The Finance Minister said along with price stability, our primary concern has been employment. The employment growth during 1999-2000 to 2004-05 accelerated significantly as compared with the growth witnessed during 1993-94 to 1999-2000.
''It is estimated that, in the later period, 47 million work opportunities were created compared to only 24 million in the earlier period. In terms of growth rate, it accelerated from 1.25 per cent per year to 2.62 per cent per year,'' Mr Chidambaram said.
The share of employment in the manufacturing sector increased marginally. Trade, hotel, transport, communications, finance, insurance and real estate were the sectors that contributed significantly to higher employment growth.
The Finance Minister said that the developing economies has been put under enormous burden as a result of a relentless rise in commodity and food prices as well as rise in global fuel prices.
''Turbulence in the financial markets has also added to the difficulties of sustaining high growth. There are clear signs of a slowdown in the world economy.

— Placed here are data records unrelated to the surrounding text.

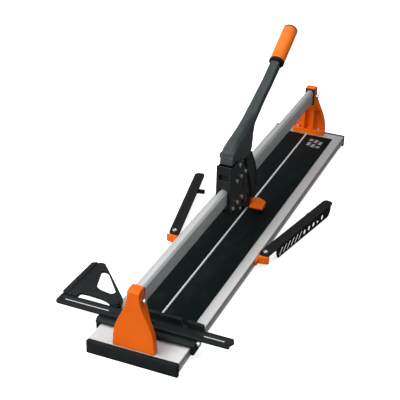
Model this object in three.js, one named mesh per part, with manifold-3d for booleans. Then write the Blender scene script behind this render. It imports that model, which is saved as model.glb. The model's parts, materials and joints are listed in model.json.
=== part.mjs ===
import * as THREE from "three";
import { mergeVertices } from "three/addons/utils/BufferGeometryUtils.js";
import Module from "manifold-3d";

const wasm = await Module();
wasm.setup();

// Driving sizes, in millimetres. X is to the right, Y runs from the fence end to the far end, Z is up.
const LENGTH = 1100;
const WIDTH = 190;
const FOOT_HEIGHT = 8;
const BASE_TOP = 28;
const MAT_THICKNESS = 2;
const MAT_EDGE = 72.5;
const BREAKING_BAR_WIDTH = 4;
const CAP_LENGTH = 9.5;
const SUPPORT_INSET = 10;
const SUPPORT_DEPTH = 24;
const SUPPORT_HALF_WIDTH = 44;
const RAIL_WIDTH = 18;
const RAIL_HEIGHT = 36;
const RAIL_BOTTOM = 118;
const RAIL_CHAMFER = 5;
const CHEEK_THICKNESS = 7.9;
const CARRIAGE_FRONT = -97;
const TOP_ROLLER_RADIUS = 9.7;
const LOW_ROLLER_RADIUS = 8;
const WHEEL_RADIUS = 14;
const GRIP_LENGTH = 107;
const GRIP_RADIUS = 17.5;
const GRIP_ANGLE = 28.2;
const RULER_LEFT = -202;
const RULER_RIGHT = 172;
const RULER_WIDTH = 30;
const FENCE_FRONT = 57;
const ARM_LENGTH = 290;
const ARM_WIDTH = 24;
const ARM_ANGLE = 11.5;
const GAP = 0.3;

// Heights and positions that follow from the driving sizes.
const halfLength = LENGTH / 2;
const halfWidth = WIDTH / 2;
const baseBottom = FOOT_HEIGHT + GAP;
const matBottom = BASE_TOP + GAP;
const matTop = matBottom + MAT_THICKNESS - GAP;
const supportOuter = halfLength - SUPPORT_INSET;
const supportInner = supportOuter - SUPPORT_DEPTH;
const railTop = RAIL_BOTTOM + RAIL_HEIGHT;
const linerWall = 1.2;
const linerHalf = RAIL_WIDTH / 2 + GAP + linerWall;
const slotHalf = linerHalf + GAP;
const supportTop = railTop + 6.5;
const headHalf = slotHalf + 1.8;
const socketDepth = SUPPORT_DEPTH - 6.7;
const channelHalf = RAIL_WIDTH / 2 + 0.6;
const cheekOuter = channelHalf + CHEEK_THICKNESS;
const pivot = { y: -46, z: railTop + 42 };
const wheelHinge = { y: -80, z: RAIL_BOTTOM - 14 };
const wheelCentre = { y: -30, z: RAIL_BOTTOM - 38 };
const fenceY = -halfLength + FENCE_FRONT;
const rulerNear = fenceY + 14;
const rulerFar = rulerNear + RULER_WIDTH;
const rulerBottom = matTop + 10.3;
const rulerTop = rulerBottom + 4.7;
const mitrePivot = { x: -84, y: rulerFar + 9 };
const armPivot = { x: halfWidth + 13, y: -107 };
const matNear = fenceY + 13;
const matFar = supportInner - 6.5;
const FACETS = { large: 36, medium: 20, small: 12 };

// Builders: outlines pushed along an axis, round solids and lofts, joined and cut as closed solids.
function toSolid(geometry) {
  const bare = geometry.clone();
  bare.deleteAttribute("normal");
  bare.deleteAttribute("uv");
  const merged = mergeVertices(bare, 1e-4);
  const source = new wasm.Mesh({
    numProp: 3,
    vertProperties: new Float32Array(merged.attributes.position.array),
    triVerts: new Uint32Array(merged.index.array),
  });
  source.merge();
  return new wasm.Manifold(source);
}

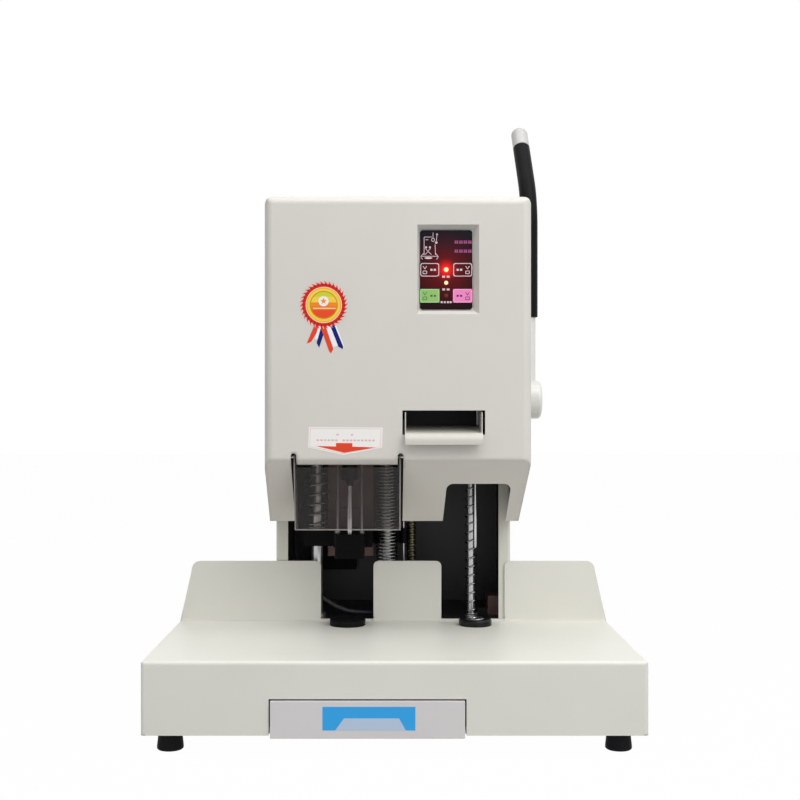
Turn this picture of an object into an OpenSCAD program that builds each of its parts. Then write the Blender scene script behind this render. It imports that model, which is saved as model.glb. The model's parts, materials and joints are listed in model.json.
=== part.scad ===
// Desk riveting machine for binding paper stacks.
// Left station drills the stack, right station rivets a plastic tube through it.
// X is to the right, Y to the back, Z up; the origin lies on the floor under the base.

/* [Base] */
// Width of the base
base_w = 400; // [390:1:440]
// Depth of the base, drawer front not counted
base_d = 334; // [330:1:370]
// Height of the base walls
base_h = 58.5; // [56:0.5:70]
// Thickness of the bent sheet of base and column
sheet = 1.5; // [1.2:0.1:2]
// Bend radius of the sheet edges
bend_r = 3; // [2.5:0.5:5]
// Thickness of the floor plate
plate_t = 3; // [2:0.5:5]
// Thickness of the steel bed under the table
bed_t = 12; // [10:1:14]
// Height of the feet
foot_h = 16; // [12:1:22]
// Diameter of a foot at the floor
foot_d = 21.3; // [18:0.1:26]
// Distance from the base's side to a foot's centre
foot_inset_x = 20; // [16:1:30]
// Distance from the base's front and rear to a foot's centre
foot_inset_y = 22; // [18:1:30]

/* [Backstop] */
// Front face of the backstop
backstop_y = 21; // [19:0.5:21]
// Height of the backstop above the table
backstop_h = 56; // [50:1:60]
// How far each side of the backstop leans in at its top
backstop_lean = 11; // [6:1:16]
// Radius of the backstop's top corners
backstop_r = 8; // [4:1:12]
// Width of the notch behind the drill
drill_notch_w = 49; // [46:1:52]
// Width of the notch behind the riveter
rivet_notch_w = 59; // [54:1:62]
// Radius of the notches' top corners
notch_r = 5; // [2:0.5:7]

/* [Drawer] */
// Width of the drawer front
drawer_w = 153.3; // [140:0.5:160]
// Middle of the drawer front
drawer_x = -21.3; // [-25:0.1:-16]
// Height of the drawer front
drawer_h = 29.5; // [28:0.5:31]
// Lower edge of the drawer front above the floor
drawer_z = 14; // [13:0.5:15]
// Depth of the drawer
drawer_d = 155; // [130:1:160]
// How far the drawer front stands proud of the base
drawer_proud = 2; // [1.8:0.1:3]
// Gap round the drawer front
drawer_gap = 1.2; // [0.8:0.1:2]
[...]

There are also signs of rising inflation in many countries of the world, which has obvious negative effects on future growth,'' Mr Chidambaram said.
Anticipating these consequences, we have taken steps to stimulate domestic demand in the Indian economy, including significant reductions in the personal income tax, expanding and deepening the corporate debt market, and large outlays of public expenditure on education, health, roads, irrigation etc in the recent Budget, should encourage both domestic and foreign investors to continue to have faith in the India growth story, he added.
The Finance Minister also pointed out that huge investments is required in the Infrastructure sector, estimated over 500 billion dollars over a period of five years. ''The bulk of this investment ought to and will come from domestic sources, including Government. We cannot garner these resources unless there is high growth and unless Government and the private sector are able to realise and retain large sums of money that can be ploughed back as investment. In short, India has no option but to aim to grow at a high rate over the next 10-20 years,'' Mr Chidambaram said.